Timing variation problem
To reduce this problem, configurable Page sizes have been introduced to Linux systems a few years ago. By the use of greater Pages (default is 4096 bytes), the addressable memory space, which is available without address translation to disposal, increased. Thereby the number of necessary conversions is reduced. On the Cray XC40 we discovered that the Aries network chip could be overload by very high volume of communications in combination with the default 4k Pages. This communication overload is caused especially by All2all and All2one communication schemes. Although, one communication process can keep the Aries network chip busy with recalculating the addresses, consuming almost all of its resources. As a result, communications from other nodes, which also use this chip for communication, slow down.
- It is now proven that a strong performance intrusion occurs when an Aries chip is used by different applications and one of these generates such a load.
- The load increases with the global number of participating MPI communication processes. With Hazel Hen the numbers of nodes is almost doubled, and the priority is set on large jobs for academic user.

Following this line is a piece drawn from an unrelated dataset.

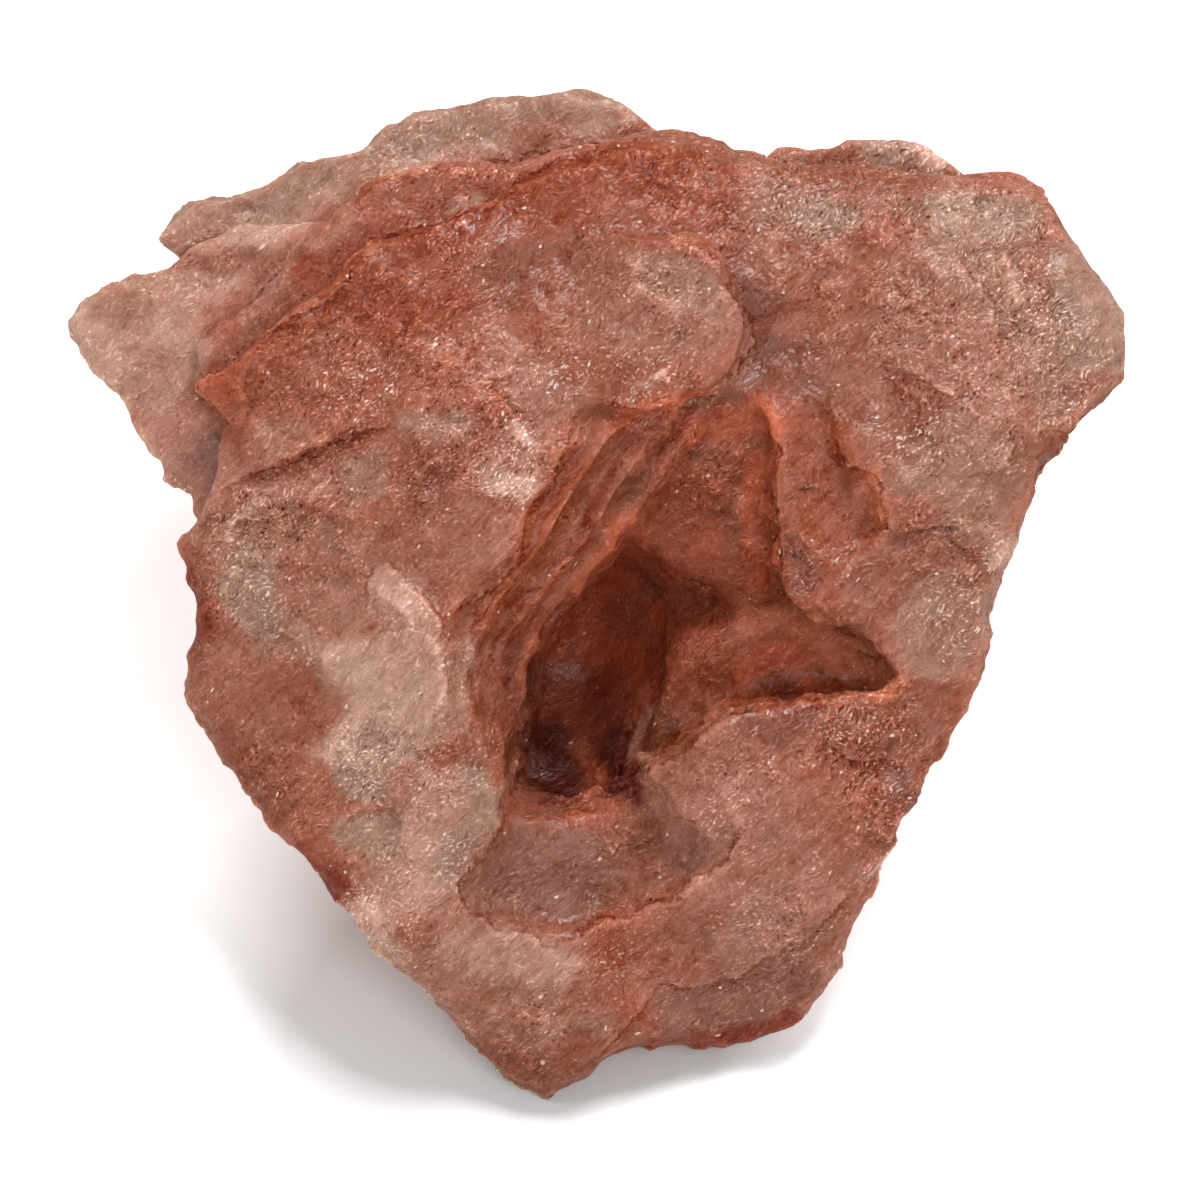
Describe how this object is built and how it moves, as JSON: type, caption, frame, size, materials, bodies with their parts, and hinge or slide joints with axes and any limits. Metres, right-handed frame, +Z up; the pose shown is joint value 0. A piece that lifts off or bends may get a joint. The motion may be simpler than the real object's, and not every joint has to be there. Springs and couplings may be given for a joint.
{
  "type": "rough morganite stone",
  "caption": "Rough broken piece of pink-brown morganite: a broad worn face with a deep stepped hollow and a tongue over it, and thin slabs split off behind.",
  "frame": {"origin": "bottom centre of the piece, on the flat break it rests on", "axes": "+X to the right along the longest side of the broad face, +Y to the back, +Z up; the broad face leans back 30 degrees from level and faces up and to the front"},
  "size_m": [0.0594, 0.052, 0.0322],
  "materials": {
    "morganite": "rough broken, translucent"
  },
  "bodies": {
    "root": {"morganite": "morganite"}
  },
  "joints": []
}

As a result, many jobs are running with > 1000 nodes.
- Starting with the system upgrade, many user requests or user complaints arise dealing with unpredictable run-time behavior of their applications, in ranges more than 100%. It is verified that this can be avoided using HugePages.
- Two kinds of applications will benefit from HugePages. On one hand, if they use intense global communication routines. And on the other hand, if they do not use such routines, but using a network chip which is effected by global communications of other applications. Setting HugePages as default ensures that the Aries network chip can handle more tasks than converting addresses for global communication.
- In addition, Cray has optimized the MPI_Alltoall routines and it is recommended to re-compile the application if these routines are used directly.
Module environment change and testing
Starting with the system upgrade 4./5. January 2016, HugePages are be set as default on all Cray nodes. This change is required since the effects of the overloading of the Aries network chips was that drastically. Cray prepared this change intensively to identify and eliminate possible sources of problems.
You can test different HugePages by
- re-link you application (with a loaded HugePage module),
- switching to a certain HugePages module (module switch craype-hugepages16MB craype-hugepagesXXX, where XXX is a size greater equal 1M) in your batch submission script (not necessarily the size of the one used for linking)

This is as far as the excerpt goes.